Строительство храма должно осуществляться на средства филантропов. Оставим в данном случае в стороне вопрос, комфортно и уместно ли строить храм на том месте, которое вызывает, по крайней мере, неоднозначную реакцию горожан? Разве это не тот вопрос, где следовало бы стремиться к подобию консенсуса? Хотя у нас, конечно, всегда кто-то чем-то будет недоволен.
Формально, исходя из действующего законодательства, строители храма правы. Перед подобным строительством обычно проводятся так называемые «публичные слушания». Они и в этом случае были проведены. По их итогам строители получили все разрешающие документы. Однако проблема в том, что подчас формат подобных слушаний непонятен большинству граждан, поэтому их результатам они не доверяют. Слушание такие никак не формализованы, их состав не является чаще всего репрезентативным отражением настроений местных жителей, на них власти зачастую приводят специально подготовленных и подконтрольных людей, обеспечивающих нужный «одобрям-с». По идее, в подобных случаях следует проводить либо общегородской референдум, либо полагаться на формализованное решение муниципальных органов. Однако про российские муниципальные органы известно, что они бесправны и практически бессловесны. Поэтому лучше первое, чем второе.
Но вот только референдумов, даже городского масштаба, российские чиновники боятся, как черт ладана. Поэтому предпочитают управляемые «публичные слушания», решения которых, даже если они вдруг окажутся неудобными, никого ни к чему не обязывают, на самом деле. Иными словами, у нас нет на местном уровне действенных механизмов согласования интересов разных слоев населения. В случае с Екатеринбургом — разных групп горожан. И именно его отсутствие и сомнительная легитимность «публичных слушаний» в глазах значительной части общества вызывает подчас довольно резкие конфликты. Примечательно также, что в екатеринбургском конфликте, по сути, никак не показали себя ни местные отделения политических партий, ни НКО из тех, что еще не задавлены.
Общество не организовано, не структурировано. Оно атомизировано и способно генерировать только стихийные бунты, но не выдвигать конструктивные требования и тем более искать компромиссы.
Помимо этого, ситуация в Екатеринбурге — лишний пример того, как политика постепенно возвращается на региональный уровень после долгих лет, казалось, полного аполитизма. Эта политика может проявляться в чем угодно. Политикой становится вопрос строительства завода с кажущимися части граждан сомнительными экологическими свойствами (как в Воронежской области). Или организация свалки бытовых отходов, называемой изящно «экотехнопарком» (как в Архангельской области). Поводом для массовых протестов может стать и строительство храма, и мечети, и прачечной для бездомных.

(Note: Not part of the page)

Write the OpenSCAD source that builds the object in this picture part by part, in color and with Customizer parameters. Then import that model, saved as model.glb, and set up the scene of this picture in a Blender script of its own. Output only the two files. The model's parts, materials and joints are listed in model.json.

И всякий раз это — именно политика, хотя в подавляющем большинстве случаев участники массовых акций твердят, что они не хотят «политизации», а выступают по одному конкретному пункту. Во многом это происходит из-за недоверия к политикам — как «статусным», так и оппозиционным, в том числе из несистемной оппозиции.
Но всякий раз из «одного требования» получается именно политика, поскольку в каждом таком случае подразумевается, пусть неосознанно: «Мы, местные обыватели, не доверяем тем методам согласования разных интересов и способам принятия решений, которые затрагивают нашу жизнь и которые практикуют местные власти».
И рано или поздно этим властям приходится разруливать такие конфликты вручную. Вот и теперь губернатор Куйвашев приглашает представителей противоборствующих сторон к себе в кабинет, выступая посредником. Ну, если других институтов нет, то ничего не остается, как посредничать первому лицу соответствующего уровня вертикали власти.
«Вот приедет барин — барин нас рассудит», — писал Николай Некрасов в стихотворении «Забытая деревня». Еще до отмены крепостного права. По сути, с тех пор мало что в этом плане изменилось.